Vibrio cholerae is a bacterial pathogen which causes the severe acute diarrheal disease
cholera. Given that a symptomatic incident of
cholera can lead to long term protection, a thorough understanding of the immune response to this pathogen is needed to identify parameters critical to the generation and durability of immunity. To approach this, we utilized a live attenuated
cholera vaccine to model the response to V. cholerae
infection in 12 naïve subjects. We found that this live
attenuated vaccine induced durable vibriocidal antibody titers that were maintained at least one year after vaccination. Similar to what we previously reported in infected patients from Bangladesh, we found that vaccination induced plasmablast responses were primarily specific to the two
immunodominant antigens lipopolysaccharide (LPS) and
cholera toxin (CT).
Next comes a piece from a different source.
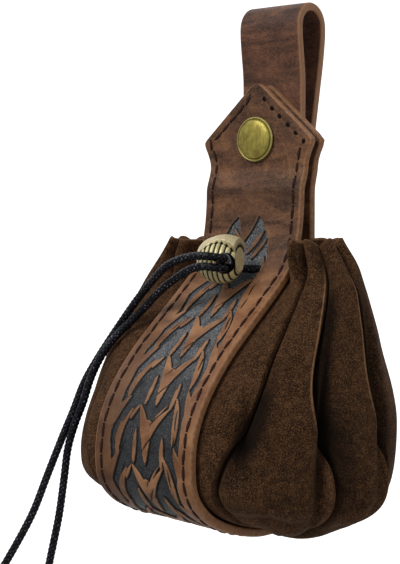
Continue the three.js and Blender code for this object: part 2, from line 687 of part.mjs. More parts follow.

Interestingly, the magnitude of the early plasmablast response at day 7 predicted the serological outcome of vaccination at day 30. However, this correlation was no longer present at later timepoints. The acute responses displayed preferential
immunoglobulin isotype usage, with LPS specific cells being largely
IgM or
IgA producing, while
cholera toxin responses were predominantly
IgG. Finally, CCR9 was highly expressed on
vaccine induced plasmablasts, especially on
IgM and
IgA producing cells, suggesting a role in migration to the gastrointestinal tract. Collectively, these findings demonstrate that the use of a live attenuated
cholera vaccine is an effective tool to examine the primary and long-term immune response following V. cholerae exposure. Additionally, it provides insight into the phenotype and specificity of the cells which likely return to and mediate immunity at the intestinal mucosa. A thorough understanding of these properties both in peripheral blood and in the intestinal mucosae will inform future
vaccine development against both
cholera and other mucosal pathogens. Trial Registration: NCT03251495.